Bien sûr, que le pouvoir du Dieu Finance – ce nouvel Olympe – détermine, selon son bon vouloir, d’une manière inévitablement tragique le sort des pauvres mortels n’est de loin pas nouveau. En 1930 – une année qui n’est pas sans correspondance avec 2010 –, dans un merveilleux petit roman, Rhum, hélas peu connu, Blaise Cendrars nous en fait la démonstration édifiante en reconstituant, par la technique du collage, la biographie de l’aventurier Jean Galmot, ce Don Quichotte du XXe siècle mort en Guyanne en 1928 dans des circonstances mystérieuses pour s’être attaqué aux règles de l’oligarchie financière. Rhum dit tout en un peu plus de cent pages. Quelques citations prises au hasard en soulignent la remarquable actualité:
«Dénoncer les crimes de l’argent est une gageure dans un pays soumis à une oligarchie financière à qui appartiennent toutes les forces agissantes: la justice, la presse. Que peut-on attendre d’un peuple domestiqué? L’esprit ne connaît d’autres nourritures que les journaux de nos maîtres.»
«Pourquoi, malgré les plaintes multiples et motivées, laisse-t-on en liberté les administrateurs de la Banque industrielle et de la Société des Banques de Province, dont les responsabilités s’expriment par des centaines de millions? Bien mieux! Ces responsables continuent à siéger, à discuter les lois et à prendre part à la direction des affaires du pays!»
«Personne ne les a jamais vus, ces terribles Maîtres de la Terre, mais leur présence est si patente que l’on pourrait presque écrire leur biographie.»
«Ce sont eux qui ont tout fait, la guerre, la paix, la révolution, les tremblements de terre, les épidémies, les naufrages, comme ils font la crise et les krachs.»

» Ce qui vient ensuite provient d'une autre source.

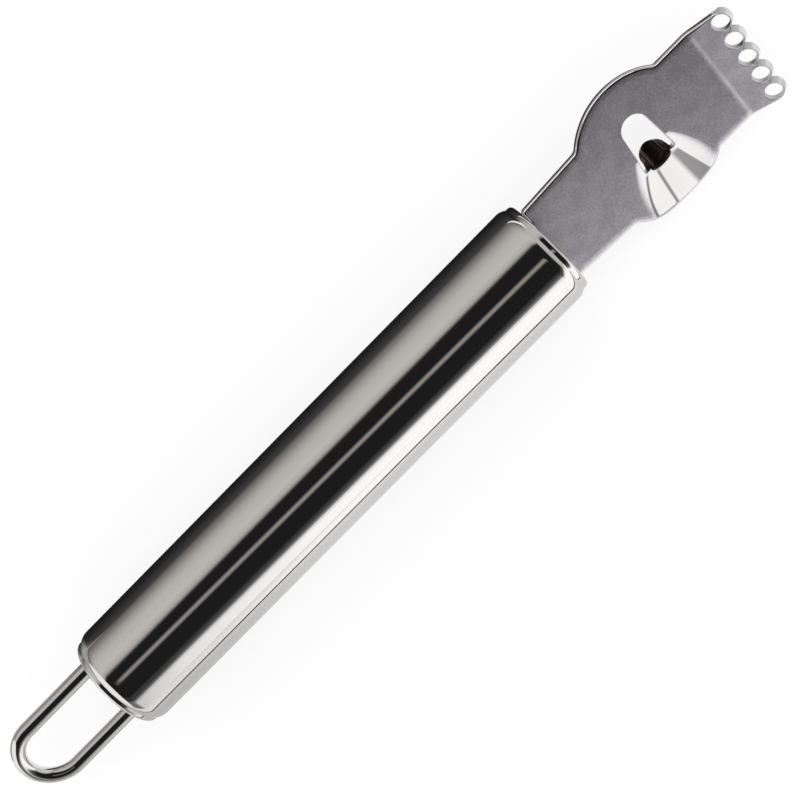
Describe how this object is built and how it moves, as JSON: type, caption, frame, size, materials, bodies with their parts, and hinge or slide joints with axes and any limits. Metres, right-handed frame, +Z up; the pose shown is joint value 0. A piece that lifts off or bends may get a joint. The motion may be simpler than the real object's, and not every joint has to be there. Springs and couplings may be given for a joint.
{
  "type": "citrus zester",
  "caption": "Citrus zester with a round tubular handle, a stamped blade with a bent zesting tip and a pressed channel knife, and a wire hanging loop.",
  "frame": {"origin": "on the surface that the tool lies on, below the middle of its length", "axes": "+X along the handle towards the zesting tip, +Z up; the tool is rolled about X so that the rim of the channel knife's trough, on the -Y side, rests on the surface with the handle"},
  "size_m": [0.16, 0.0192, 0.018],
  "materials": {
    "polished_steel": "mirror-polished stainless steel",
    "satin_steel": "fine satin stainless steel with polished edges"
  },
  "bodies": {
    "root": {"handle_tube": "polished_steel", "front_cap": "polished_steel", "rear_cap": "polished_steel", "blade": "satin_steel", "hanging_loop": "polished_steel"}
  },
  "joints": []
}
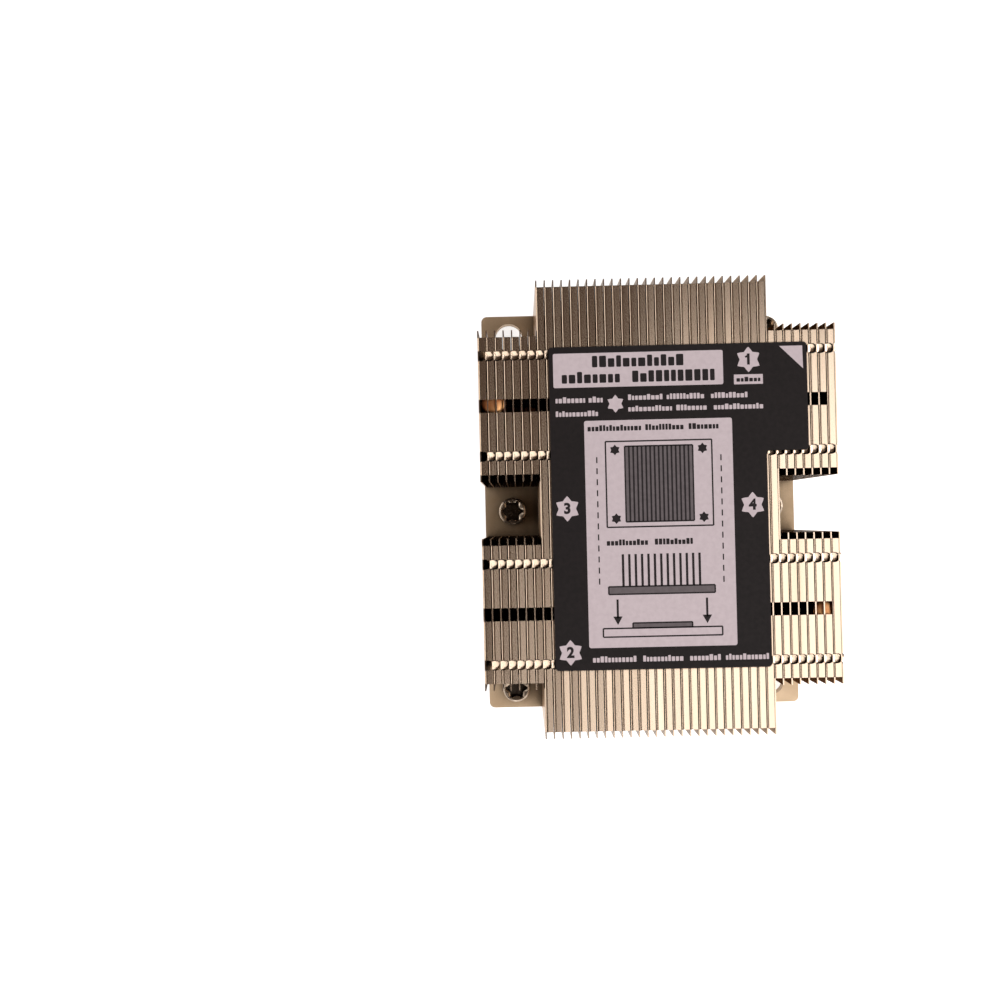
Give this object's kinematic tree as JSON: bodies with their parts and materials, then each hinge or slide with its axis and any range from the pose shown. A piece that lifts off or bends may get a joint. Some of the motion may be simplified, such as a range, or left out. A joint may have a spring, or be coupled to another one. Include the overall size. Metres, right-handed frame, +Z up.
{
  "type": "passive server cpu heatsink",
  "caption": "Passive processor heatsink: nickel-toned base plate, a long bank and four side blocks of thin folded fins, captive six-lobe nuts and a dark printed label on top.",
  "frame": {"origin": "middle of the contact face underneath", "axes": "+Z up through the fins, X across the fins, +Y along them towards the rear; the label's ear is at +X +Y"},
  "size_m": [0.085, 0.1082, 0.0642],
  "materials": {
    "plated_base": "satin nickel plate",
    "fin_metal": "satin nickel-toned sheet",
    "copper": "bare copper",
    "dark_steel": "dark plated steel",
    "spring_steel": "spring steel",
    "label_film": "printed polyester label"
  },
  "bodies": {
    "heatsink": {"base_plate": "plated_base", "heat_pipe_rear_left": "copper", "heat_pipe_front_right": "copper", "long_fin_01": "fin_metal", "long_fin_02": "fin_metal", "long_fin_03": "fin_metal", "long_fin_04": "fin_metal", "long_fin_05": "fin_metal", "long_fin_06": "fin_metal", "long_fin_07": "fin_metal", "long_fin_08": "fin_metal", "long_fin_09": "fin_metal", "long_fin_10": "fin_metal", "long_fin_11": "fin_metal", "long_fin_12": "fin_metal", "long_fin_13": "fin_metal", "long_fin_14": "fin_metal", "long_fin_15": "fin_metal", "long_fin_16": "fin_metal", "long_fin_17": "fin_metal", "long_fin_18": "fin_metal", "long_fin_19": "fin_metal", "long_fin_20": "fin_metal", "long_fin_21": "fin_metal", "long_fin_22": "fin_metal", "long_fin_23": "fin_metal", "long_fin_24": "fin_metal", "long_fin_25": "fin_metal", "long_fin_26": "fin_metal", "long_fin_27": "fin_metal", "long_fin_28": "fin_metal", "bridge_fin": "fin_metal", "fin_block_rear_left": "fin_metal", "fin_block_front_left": "fin_metal", "fin_block_rear_right": "fin_metal", "fin_block_front_right": "fin_metal", "top_label": "label_film"},
    "nut_1": {"captive_nut_1": "dark_steel", "retaining_ring_1": "spring_steel"},
    "nut_2": {"captive_nut_2": "dark_steel", "retaining_ring_2": "spring_steel"},
    "nut_3": {"captive_nut_3": "dark_steel", "retaining_ring_3": "spring_steel"},
    "nut_4": {"captive_nut_4": "dark_steel", "retaining_ring_4": "spring_steel"}
  },
  "joints": [
    {"name": "nut_1_turn", "type": "hinge", "parent": "heatsink", "child": "nut_1", "pos_m": [0.035, 0.0482, 0.006], "axis": [0, 0, 1], "continuous": true},
    {"name": "nut_2_turn", "type": "hinge", "parent": "heatsink", "child": "nut_2", "pos_m": [-0.035, -0.0482, 0.006], "axis": [0, 0, 1], "continuous": true},
    {"name": "nut_3_turn", "type": "hinge", "parent": "heatsink", "child": "nut_3", "pos_m": [-0.035, 0, 0.006], "axis": [0, 0, 1], "continuous": true},
    {"name": "nut_4_turn", "type": "hinge", "parent": "heatsink", "child": "nut_4", "pos_m": [0.035, 0, 0.006], "axis": [0, 0, 1], "continuous": true}
  ]
}
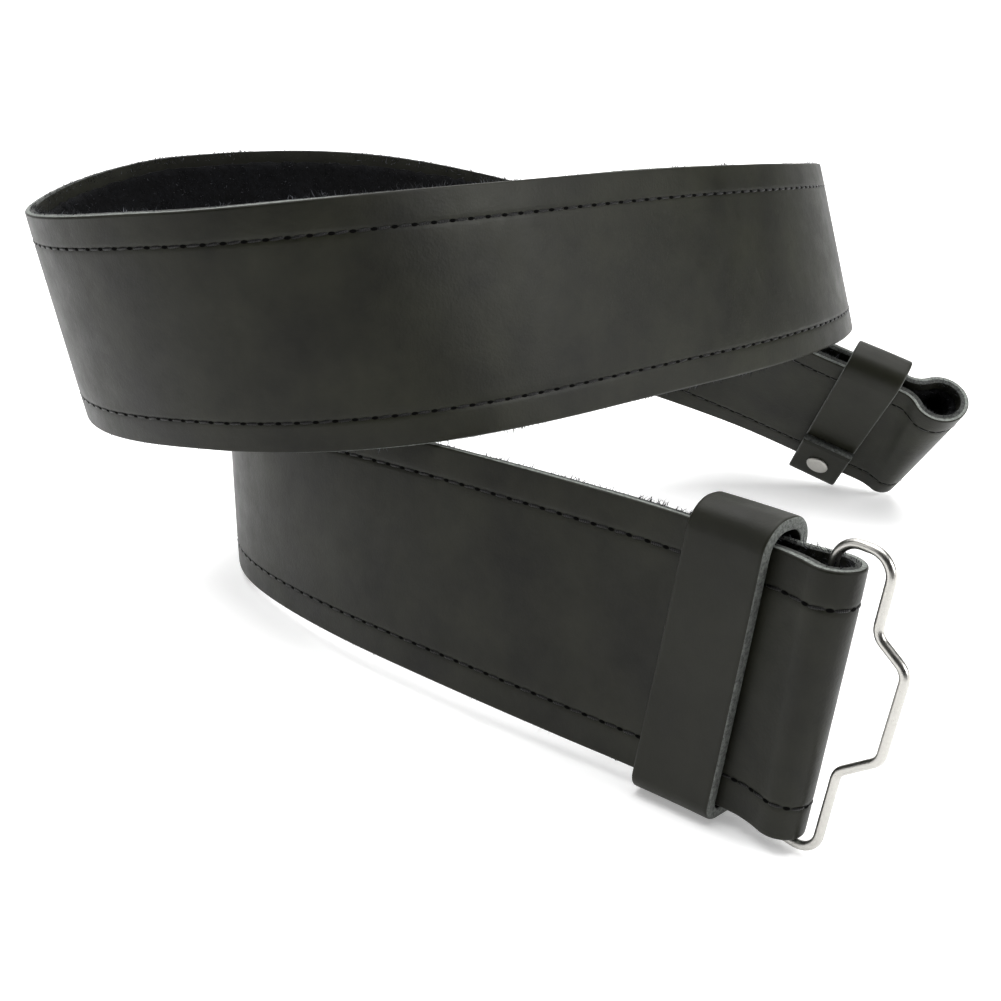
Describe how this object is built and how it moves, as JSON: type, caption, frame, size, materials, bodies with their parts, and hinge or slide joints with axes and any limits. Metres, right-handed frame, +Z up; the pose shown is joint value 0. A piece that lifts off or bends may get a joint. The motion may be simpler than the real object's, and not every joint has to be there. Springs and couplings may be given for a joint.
{
  "type": "kilt belt",
  "caption": "Wide leather kilt belt coiled on its edge, with a hinged bent-wire loop in one folded end, an open fold at the other and a leather keeper on each.",
  "frame": {"origin": "on the surface the belt lies on, under the middle of its bounding box", "axes": "+X to the right and +Y away from the viewer as the picture shows the coil, +Z up"},
  "size_m": [0.2778, 0.3158, 0.1226],
  "materials": {
    "strap_leather": "satin grain",
    "lining_pile": "short dark pile",
    "keeper_leather": "smooth satin",
    "rivet_metal": "matte",
    "wire_metal": "polished"
  },
  "bodies": {
    "belt": {"strap": "strap_leather", "lining": "lining_pile", "wide_keeper": "keeper_leather", "narrow_keeper": "keeper_leather", "rivet": "rivet_metal"},
    "loop": {"wire_loop": "wire_metal"}
  },
  "joints": [
    {"name": "loop_hinge", "type": "hinge", "parent": "belt", "child": "loop", "pos_m": [0.04408, -0.1442, 0.03193], "axis": [0.0849, -0.0024, 0.9964], "range_deg": [-80, 80]}
  ]
}
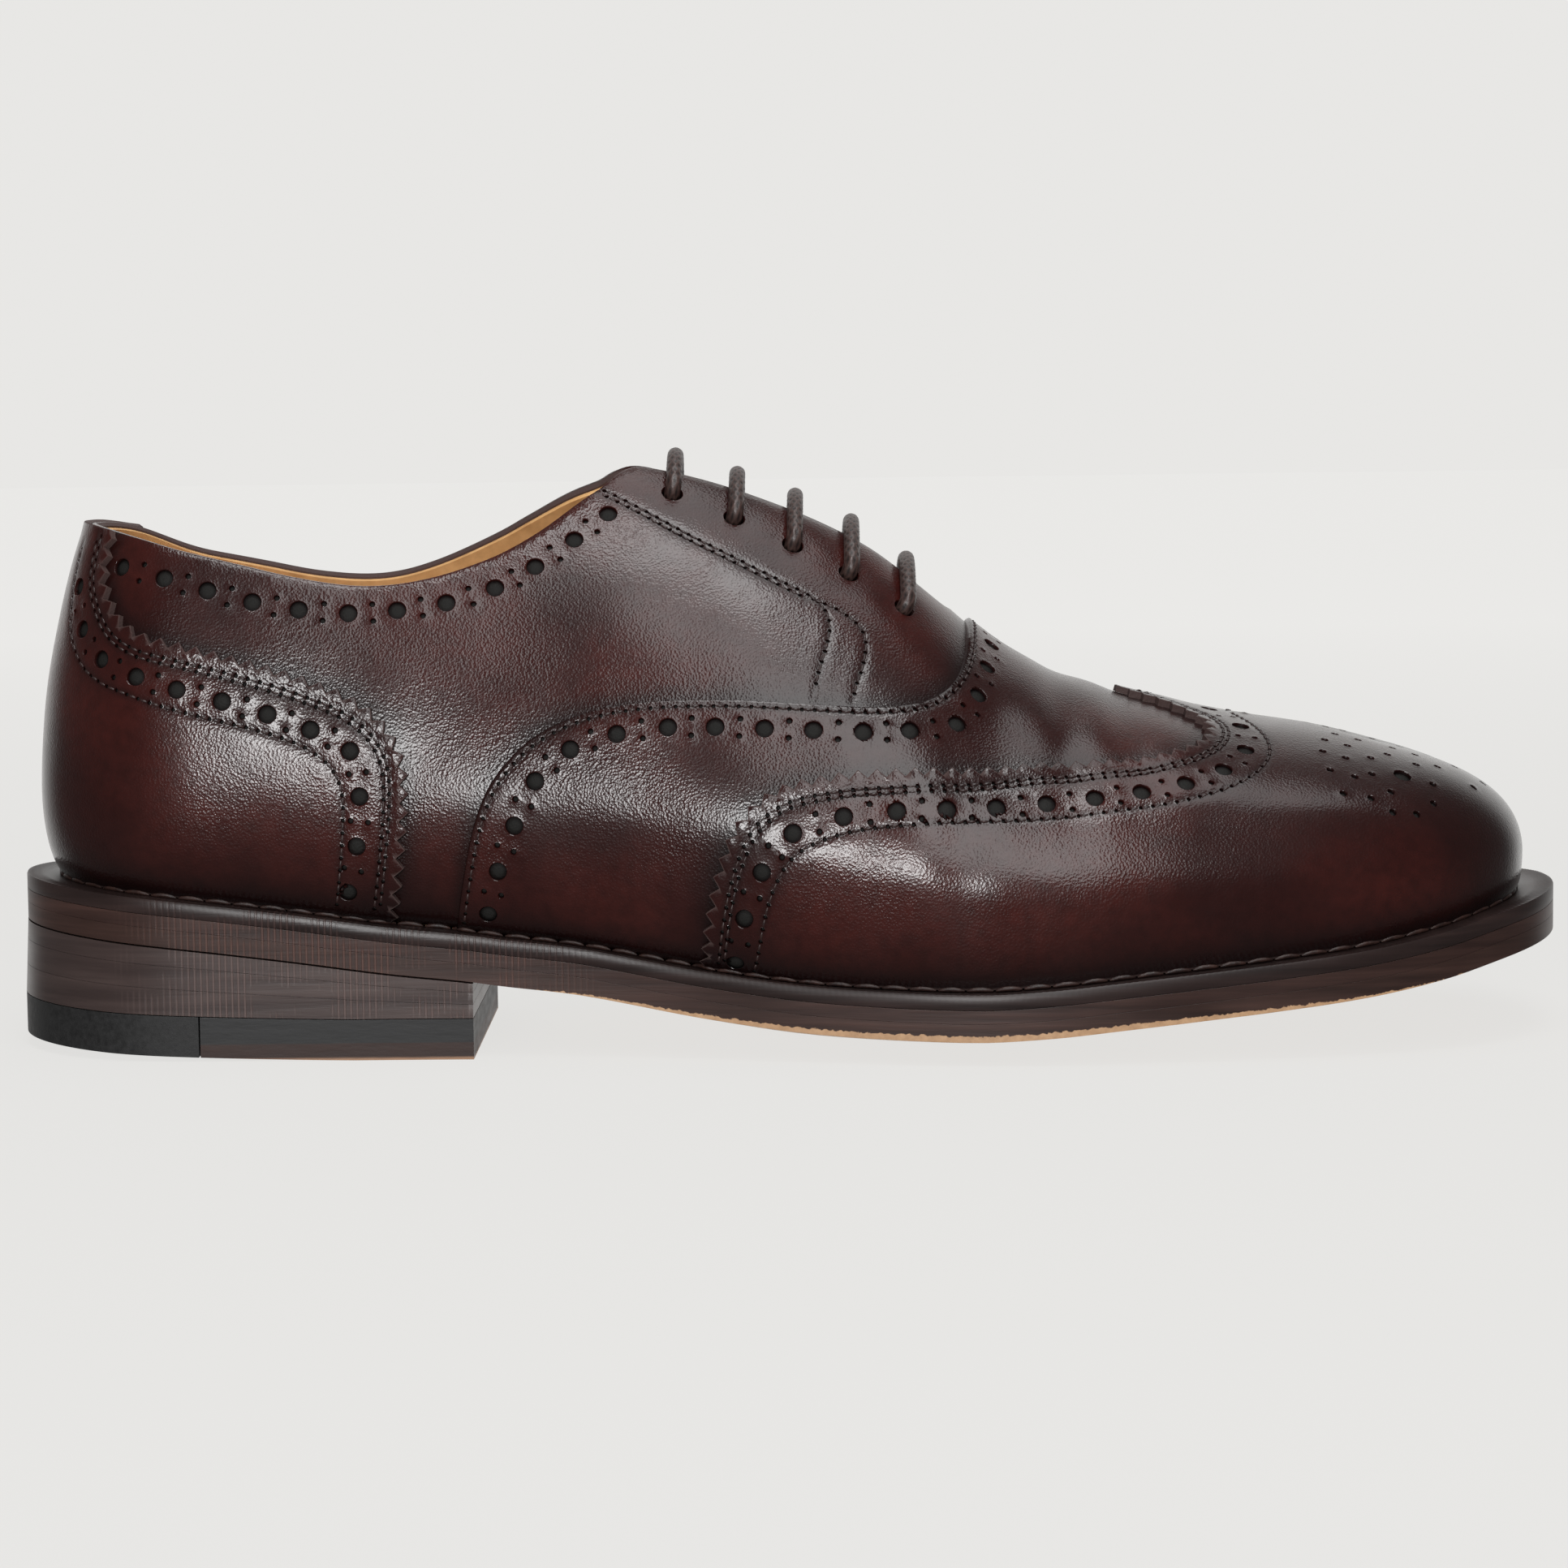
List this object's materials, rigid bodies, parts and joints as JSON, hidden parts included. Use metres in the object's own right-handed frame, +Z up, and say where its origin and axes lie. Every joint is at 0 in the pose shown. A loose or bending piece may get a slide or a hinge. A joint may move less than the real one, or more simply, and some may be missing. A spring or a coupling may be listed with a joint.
{
  "type": "brogue oxford shoe",
  "caption": "Dark brown leather full brogue oxford for the right foot, wing cap, laced throat, stitched welt and stacked heel.",
  "frame": {"origin": "on the floor under the middle of the sole's bounding box", "axes": "+X towards the toe, +Y towards the inner side of the foot, +Z up"},
  "size_m": [0.3056, 0.1055, 0.117],
  "materials": {
    "upper_leather": "burnished dark brown calf, semi-gloss with fine grain",
    "cap_leather": "burnished dark brown calf, polished, with fine grain",
    "tongue_leather": "dark brown calf, satin",
    "welt_leather": "dark stained leather, satin, with reddish brown stitching",
    "sole_edge": "dark stained and waxed leather edge, satin",
    "outsole_leather": "natural tan sole leather, matte, with a dark stained edge",
    "heel_rubber": "black rubber, matte",
    "insole_leather": "natural tan leather, matte",
    "lace_cord": "waxed dark brown round cord, satin"
  },
  "bodies": {
    "root": {"upper": "upper_leather", "vamp": "upper_leather", "wing_cap": "cap_leather", "heel_counter": "cap_leather", "tongue": "tongue_leather", "welt": "welt_leather", "midsole": "sole_edge", "outsole": "outsole_leather", "insole": "insole_leather", "heel_lift_1": "sole_edge", "heel_lift_2": "sole_edge", "heel_lift_3": "sole_edge", "top_piece_leather": "sole_edge", "top_piece_rubber": "heel_rubber", "lace_bar_1": "lace_cord", "lace_bar_2": "lace_cord", "lace_bar_3": "lace_cord", "lace_bar_4": "lace_cord", "lace_bar_5": "lace_cord"}
  },
  "joints": []
}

Ainsi ne cesse de se répéter au cours de l’Histoire les rapports de force entre un être impuissant et un maître invisible. Les pouvoirs des dieux grecs régissaient la destinée des mortels dans l’Antiquité, le Seigneur régnait sur son vassal au Moyen Âge. Aujourd’hui, de cet Olympe moderne où se joue la grande kermesse néolibérale, les trois Parques – Presse, Justice, Etat – tissent la destinée humaine sous la tutelle cynique du Dieu Finance. Et les effets de manches, les déclarations intempestives, les contorsions démagogiques de la rhétoriques davosienne pour calmer le bon peuple ne font que draper politiciens et Présidents d’atours grotesques. On fait semblant d’y croire pour se rassurer mais, au fond, plus personne n’est dupe malgré les efforts mensongers de la presse pour maintenir l’illusion: l’Etat, seul garant du cadre démocratique, est mis sous tutelle par la Finance, soit parce que des politiciens n’en sont que les pions, soit parce qu’elle prend en otage la dette publique qu’elle s’est précisément efforcée de creuser par tous les moyens pour justifier a posteriori, sous le prétexte de résorber les déficits étatiques, l’affaiblissement programmé des Etats. Bénéfice des crises à répétition.
Que peut encore l’individu dans cette sinistre mascarade? Je laisse le soin à Blaise Cendrars, par la plume de Jean Galmot auquel il s’est parfaitement identifié, de répondre à cette question: «Il faut choisir: être libre ou être esclave. La vie n’est féroce pour vous que dans le milieu bourgeois qui vous oppresse. Si vous croyez à la beauté, à la justice, à la vie, tentez votre chance, allez-vous en!»